Example 3: The attack on black money & jobs in the age of automation:

The Indian Government spends as little as 3.3 percent of GDP on education (compared to 5.1% for Malaysia, 5.8% for Thailand, and 4.1% for Indonesia). Unsurprisingly, when most Indians enter the job market, they possess very little by way of skill.

To compound the problem, the age of automation is upon us – as pointed out in October 2016 by the World Bank President, 69% of the jobs which are currently done in India will be automated or mechanised over the next 20 years.

Now, over and above these two forces comes a third force – the attack on tax evading companies. I reckon India’s tax evading companies end up accounting for 80% of its jobs (source: National Sample Survey Organisation).

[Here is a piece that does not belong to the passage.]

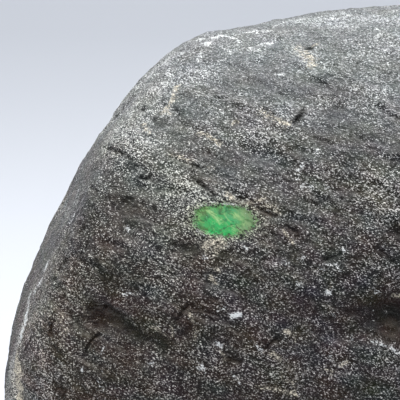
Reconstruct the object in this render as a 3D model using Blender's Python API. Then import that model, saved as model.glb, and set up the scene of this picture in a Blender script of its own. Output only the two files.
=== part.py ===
"""Raw jade boulder: one river-worn stone under a dark rind, with one small ground window of green jade.

Metres, +Z up. The origin is the centre of the boulder's footprint box, on the worn flat that the stone rests on.
The face with the window looks along -Y. Directions are given as an azimuth, in degrees anticlockwise from +X
seen from above, and an elevation above the horizon, both as seen from the stone's core.
"""

import math

import bmesh
import bpy
from mathutils import Matrix, Vector, noise

# The rounded block
CORE_HEIGHT = 0.110  # of the core above the worn flat
GRID = 64  # squares along each side of the cube that is blown up into the stone
KEPT_FACES = 0.185  # share of the triangles kept where the fine mesh is thinned
ROUNDNESS = 16.0  # power of the soft intersection: the higher, the tighter the rounded edges

# The old fracture planes that the river rounded: azimuth, elevation, distance from the core
PLANES = {
    "window face": (-94, 3, 0.096),
    "brow over the window": (-98, 24, 0.109),
    "shoulder": (-98, 46, 0.121),
    "front of the top": (-96, 68, 0.1265),
    "face below the window": (-88, -34, 0.101),
    "left front corner": (-140, 4, 0.153),
    "upper left corner": (-140, 42, 0.156),
    "left end": (180, 10, 0.152),
    "left slope": (180, 34, 0.1430),
    "lower left end": (180, -30, 0.150),
    "top": (176, 84, 0.1296),
    "right shoulder": (-6, 46, 0.142),
    "right end": (4, 6, 0.148),
    "right corner": (-46, -2, 0.146),
    "lower right end": (12, -36, 0.134),
    "back": (84, 8, 0.103),
    "upper back": (100, 44, 0.123),
    "lower back": (80, -36, 0.108),
    "back left corner": (138, -2, 0.148),
    "back right corner": (40, 14, 0.145),
    "underside": (0, -90, 0.116),
    "keel at the front": (-92, -64, 0.1200),
    "keel at the back": (86, -62, 0.1225),
    "keel at the left": (184, -62, 0.1330),
    "keel at the right": (-4, -64, 0.1310),
}

# Broad swells left by the water: size of a swell, height
SWELLS = ((0.070, 0.0032), (0.030, 0.0011), (0.014, 0.0004))

# Hollows and lumps: azimuth, elevation, length, width, turn of the length from level, height
RELIEF = {
    "left hollow": (-144, 14.5, 0.013, 0.006, -12, -0.0028),
    "right hollow": (-101, 23, 0.017, 0.006, 4, -0.0034),
    "trough over the window": (-132, 42, 0.022, 0.008, -6, -0.0010),
    "ridge above the trough": (-138, 51, 0.026, 0.008, -4, 0.0008),
    "saddle on the top edge": (174, 60, 0.050, 0.009, 0, -0.0014),
    "dent under the top corner": (168, 42, 0.035, 0.010, 0, -0.0016),
    "dent in the left slope": (175, 22, 0.034, 0.013, 0, -0.0018),
    "hollow low on the front": (-70, -14, 0.030, 0.014, 24, -0.0030),
    "lump low on the left": (-128, -24, 0.034, 0.016, -30, 0.0026),
    "lump on the right corner": (-38, 16, 0.030, 0.018, 60, 0.0028),
    "hollow at the right end": (10, 24, 0.030, 0.018, 70, -0.0040),
    "hollow at the back": (70, 20, 0.040, 0.022, 30, -0.0045),
    "lump at the back": (110, -6, 0.045, 0.020, -60, 0.0030),
    "hollow under the left end": (188, -20, 0.030, 0.016, 15, -0.0035),
    "swell on the top": (20, 70, 0.040, 0.026, 20, 0.0022),
}

# Ledges, one side sunk below the other: azimuth, elevation, length, reach of the sunk side, turn, drop
LEDGES = {
    "under the left hollow": (-141, 13.5, 0.019, 0.012, -14, 0.0022),
    "over the low right facet": (-103, 16, 0.024, 0.010, 164, 0.0018),
    "upper left": (-153, 34.5, 0.013, 0.009, -18, 0.0013),
    "right of the front": (-62, 26, 0.034, 0.018, -38, 0.0024),
    "low across the front": (-96, -18, 0.052, 0.022, -7, 0.0026),
    "across the back": (92, 18, 0.070, 0.030, 24, 0.0032),
    "low on the back": (62, -22, 0.040, 0.020, 150, 0.0026),
    "over the right end": (-6, 30, 0.050, 0.024, -50, 0.0026),
    "across the left end": (176, -4, 0.036, 0.018, 12, 0.0020),
    "over the top": (70, 66, 0.048, 0.020, 40, 0.0020),
}
LEDGE_EDGE = 0.0018  # half the width over which a ledge drops
LEDGE_WANDER = (0.022, 0.006)  # size and reach of the bends in a ledge's line

# The ground window
WINDOW_DIRECTION = (-133.8, 31.6)
WINDOW_LENGTH = 0.0217
WINDOW_WIDTH = 0.0114
WINDOW_TURN = 10  # of its length from level, degrees
WINDOW_DEPTH = 0.0007
WINDOW_BEVEL = 0.0012  # the ground rim slopes in by this much
CUTTER_RISE = 0.004  # how far the grinding cutter stands out of the stone
WINDOW_SIDES = 44

RIND_COLOUR = (0.055, 0.056, 0.055, 1.0)
RIND_ROUGHNESS = 0.62
JADE_COLOUR = (0.060, 0.390, 0.130, 1.0)
JADE_ROUGHNESS = 0.22


def direction(azimuth, elevation):
    """Unit vector of a direction given in degrees."""
    az, el = math.radians(azimuth), math.radians(elevation)
    return Vector((math.cos(el) * math.cos(az), math.cos(el) * math.sin(az), math.sin(el)))


def tangents(outward, turn):
    """The level tangent of a direction and the one above it, both turned by some degrees."""
    level = Vector((0, 0, 1)).cross(outward).normalized()
    rise = outward.cross(level)
    angle = math.radians(turn)
    along = math.cos(angle) * level + math.sin(angle) * rise
    return along, outward.cross(along)


def block_radius(ray):
    """Distance from the core to the rounded block: a soft intersection of the fracture planes."""
    total = 0.0
    for azimuth, elevation, distance in PLANES.values():
        facing = direction(azimuth, elevation).dot(ray)
        if facing > 0:
            total += (facing / distance) ** ROUNDNESS
    return total ** (-1 / ROUNDNESS)


def swell_height(point):
    """Height of the water-worn swells at a point of the block."""
    return sum(height * noise.noise(point / size) for size, height in SWELLS)


def relief_height(point):
    """Height of the named hollows, lumps and ledges at a point of the block."""
    height = 0.0
    for azimuth, elevation, length, width, turn, rise in RELIEF.values():
        outward = direction(azimuth, elevation)
        along, across = tangents(outward, turn)
        if point.dot(outward) > 0:
            distance = (point.dot(along) / length) ** 2 + (point.dot(across) / width) ** 2
            height += rise * math.exp(-distance)
    for azimuth, elevation, length, reach, turn, drop in LEDGES.values():
        outward = direction(azimuth, elevation)
        along, across = tangents(outward, turn)
        if point.dot(outward) > 0:
            bend_size, bend_reach = LEDGE_WANDER
            off = point.dot(across) + bend_reach * noise.noise(point / bend_size)
            sunk = (1 - math.tanh(off / LEDGE_EDGE)) / 2
            fade = math.exp(-((point.dot(along) / length) ** 2) - (off / reach) ** 2)
            height -= drop * sunk * fade
    return height


def surface_point(ray):
    """Where a ray from the core meets the stone's surface, measured from the core."""
    point = ray * block_radius(ray)
    return ray * (point.length + swell_height(point) + relief_height(point))


def material(name, colour, roughness):
    """A plain non-metallic material."""
    made = bpy.data.materials.new(name)
    made.use_nodes = True
    shader = made.node_tree.nodes["Principled BSDF"]
    shader.inputs["Base Color"].default_value = colour
    shader.inputs["Roughness"].default_value = roughness
    shader.inputs["Metallic"].default_value = 0.0
    return made


def add_object(name, mesh, collection):
    """Links a new object that holds this bmesh."""
    data = bpy.data.meshes.new(name)
    mesh.to_mesh(data)
    mesh.free()
    made = bpy.data.objects.new(name, data)
    collection.objects.link(made)
    return made


def blown_mesh():
    """A cube's fine grid blown up to the stone's surface."""
    mesh = bmesh.new()
    bmesh.ops.create_cube(mesh, size=2.0)
    bmesh.ops.subdivide_edges(mesh, edges=mesh.edges[:], cuts=GRID - 1, use_grid_fill=True)
    for vertex in mesh.verts:
        even = Vector(math.tan(side * math.pi / 4) for side in vertex.co)  # evens out the squares on the sphere
        vertex.co = surface_point(even.normalized())
    return mesh


def thinned_mesh(mesh):
    """The same surface with fewer faces: large ones where it is even, small ones along ledges and hollows."""
    fine = add_object("fine stone", mesh, bpy.context.scene.collection)
    thin = fine.modifiers.new("fewer faces", "DECIMATE")
    thin.ratio = KEPT_FACES
    kept = bmesh.new()
    kept.from_object(fine, bpy.context.evaluated_depsgraph_get())
    bpy.data.objects.remove(fine, do_unlink=True)
    return kept


def stone_mesh():
    """The blown-up stone with its faces thinned, cut off level at its worn flat."""
    mesh = thinned_mesh(blown_mesh())
    everything = mesh.verts[:] + mesh.edges[:] + mesh.faces[:]
    worn_flat = Vector((0, 0, -CORE_HEIGHT))
    cut = bmesh.ops.bisect_plane(
        mesh, geom=everything, plane_co=worn_flat, plane_no=(0, 0, -1), clear_outer=True, dist=1e-6
    )
    rim = [item for item in cut["geom_cut"] if isinstance(item, bmesh.types.BMEdge)]
    bmesh.ops.contextual_create(mesh, geom=rim)
    bmesh.ops.recalc_face_normals(mesh, faces=mesh.faces[:])
    return mesh


def footprint_centre(mesh):
    """Centre of the stone's box, on its worn flat, measured from the core."""
    xs = [vertex.co.x for vertex in mesh.verts]
    ys = [vertex.co.y for vertex in mesh.verts]
    return Vector(((min(xs) + max(xs)) / 2, (min(ys) + max(ys)) / 2, -CORE_HEIGHT))


def window_cutter_mesh():
    """The ground window's shape: a low oval cone, its small end the window's floor, its wide end outside the stone."""
    outward = direction(*WINDOW_DIRECTION)
    along, across = tangents(outward, WINDOW_TURN)
    slope = WINDOW_BEVEL / WINDOW_DEPTH
    floor_length = WINDOW_LENGTH - 2 * WINDOW_BEVEL
    outer_length = WINDOW_LENGTH + 2 * slope * CUTTER_RISE
    squash = WINDOW_WIDTH / WINDOW_LENGTH
    mesh = bmesh.new()
    bmesh.ops.create_cone(
        mesh,
        cap_ends=True,
        segments=WINDOW_SIDES,
        radius1=floor_length / 2,
        radius2=outer_length / 2,
        depth=WINDOW_DEPTH + CUTTER_RISE,
    )
    normal = window_normal()
    along = (along - along.dot(normal) * normal).normalized()
    across = normal.cross(along)
    axes = Matrix((along, across * squash, normal)).transposed().to_4x4()
    centre = surface_point(outward) + normal * (CUTTER_RISE - WINDOW_DEPTH) / 2
    bmesh.ops.transform(mesh, matrix=Matrix.Translation(centre) @ axes, verts=mesh.verts[:])
    return mesh


def window_normal():
    """Outward normal of the stone where the window is, taken over the window's own length."""
    outward = direction(*WINDOW_DIRECTION)
    along, across = tangents(outward, WINDOW_TURN)
    reach = WINDOW_LENGTH / 2 / surface_point(outward).length
    ends = [surface_point((outward + side * reach * along).normalized()) for side in (-1, 1)]
    sides = [surface_point((outward + side * reach * across).normalized()) for side in (-1, 1)]
    return (ends[1] - ends[0]).cross(sides[1] - sides[0]).normalized()


def main():
    for old in bpy.data.objects[:]:
        bpy.data.objects.remove(old, do_unlink=True)
    parts = bpy.data.collections.new("Raw jade boulder")
    cutters = bpy.data.collections.new("Cutters")
    for collection in (parts, cutters):
        bpy.context.scene.collection.children.link(collection)
    rind = material("dark rind", RIND_COLOUR, RIND_ROUGHNESS)
    jade = material("green jade", JADE_COLOUR, JADE_ROUGHNESS)

    stone = stone_mesh()
    to_origin = Matrix.Translation(-footprint_centre(stone))
    bmesh.ops.transform(stone, matrix=to_origin, verts=stone.verts[:])
    boulder = add_object("boulder", stone, parts)
    boulder.data.materials.append(rind)
    boulder.data.shade_smooth()

    grinder = window_cutter_mesh()
    bmesh.ops.transform(grinder, matrix=to_origin, verts=grinder.verts[:])
    cutter = add_object("window_cutter", grinder, cutters)
    cutter.data.materials.append(jade)
    cutter.hide_render = True
    cutter.display_type = "WIRE"

    ground = boulder.modifiers.new("ground window", "BOOLEAN")
    ground.operation = "DIFFERENCE"
    ground.object = cutter
    ground.material_mode = "TRANSFER"


main()
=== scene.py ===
import math
import random
import bpy
import numpy as np
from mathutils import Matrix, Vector, bvhtree, noise


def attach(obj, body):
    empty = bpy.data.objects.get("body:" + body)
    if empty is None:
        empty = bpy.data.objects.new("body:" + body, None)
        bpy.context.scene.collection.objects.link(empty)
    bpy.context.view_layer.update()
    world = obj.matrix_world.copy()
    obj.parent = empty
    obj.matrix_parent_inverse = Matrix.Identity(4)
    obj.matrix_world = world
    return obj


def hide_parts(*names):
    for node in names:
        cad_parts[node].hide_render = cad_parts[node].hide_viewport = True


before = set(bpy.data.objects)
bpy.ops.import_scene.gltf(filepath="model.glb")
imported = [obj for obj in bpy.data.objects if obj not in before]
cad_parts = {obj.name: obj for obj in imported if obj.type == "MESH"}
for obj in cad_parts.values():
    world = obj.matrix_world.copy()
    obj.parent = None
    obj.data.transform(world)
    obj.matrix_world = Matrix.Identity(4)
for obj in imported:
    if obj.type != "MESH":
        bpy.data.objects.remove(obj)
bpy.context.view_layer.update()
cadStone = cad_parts["boulder"]
random.seed(7)
print("frame loaded: the raw jade boulder")

# the camera, and where a spot of its picture lies on the stone

shot = {
    "aimAt": (-0.0805, 0.0, 0.1677),
    "lookDown": 10.0,  # degrees
    "distance": 0.75,
    "spanAtAim": 0.144,  # width of the picture where the camera aims
    "sensorMm": 36.0,
    "pictureSide": 400,  # pixels
    "clip": (0.05, 30),
    "inwardStep": (0.5, 0.25),  # pixels from just outside the outline towards the stone
    "inwardSteps": 60,
}
tilt = math.radians(shot["lookDown"])
shotForward = Vector((0, math.cos(tilt), -math.sin(tilt)))
shotUp = Vector((0, math.sin(tilt), math.cos(tilt)))
shotRight = Vector((1, 0, 0))
shotPlace = Vector(shot["aimAt"]) - shotForward * shot["distance"]


def addCamera():
    bpy.ops.object.camera_add(location=shotPlace, rotation=(math.pi / 2 - tilt, 0, 0))
    camera = bpy.context.object
    camera.name = "shotCamera"
    camera.data.sensor_width = shot["sensorMm"]
    camera.data.lens = shot["sensorMm"] * shot["distance"] / shot["spanAtAim"]
    camera.data.clip_start, camera.data.clip_end = shot["clip"]
    bpy.context.scene.camera = camera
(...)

It is almost certain that the overwhelming majority of India’s job growth in the past decade has come from India’s informal sector (since the key drivers of the formal sector – IT, Financial Services, manufacturing – have moved increasingly towards automation

– for details see my 20th February note).

Tax evasion gives these companies a cost advantage of 10-30% (of revenues) relative to the organised sector. The crackdown on black money and tax evasion are hitting India’s SME sector and causing job losses.

How can I be so sure? Because I am seeing the NREGA spend numbers rocket from Rs 360 billion in FY15 to well over Rs 700 billion in FY17.

Conclusion

A combination of India’s longstanding shortcomings (especially its inability to train and educate its people), worldwide changes in the ability of machines to replace workers in factories, and Prime Minister Modi’s resets (especially his multi-faceted crackdown

on black money) is creating serious pain for the Indian economy.

This is leading to an economic slowdown which looks likely to accelerate as the after-effects interplay with each other. The slowdown is resulting in job losses – especially blue-collar job losses – and a broad-based deterioration in the land and real estate

markets.

Investors who ignore these effects and continue to pile into expensive Indian stocks (even as earnings estimates are continuously pulled back) are treading on water.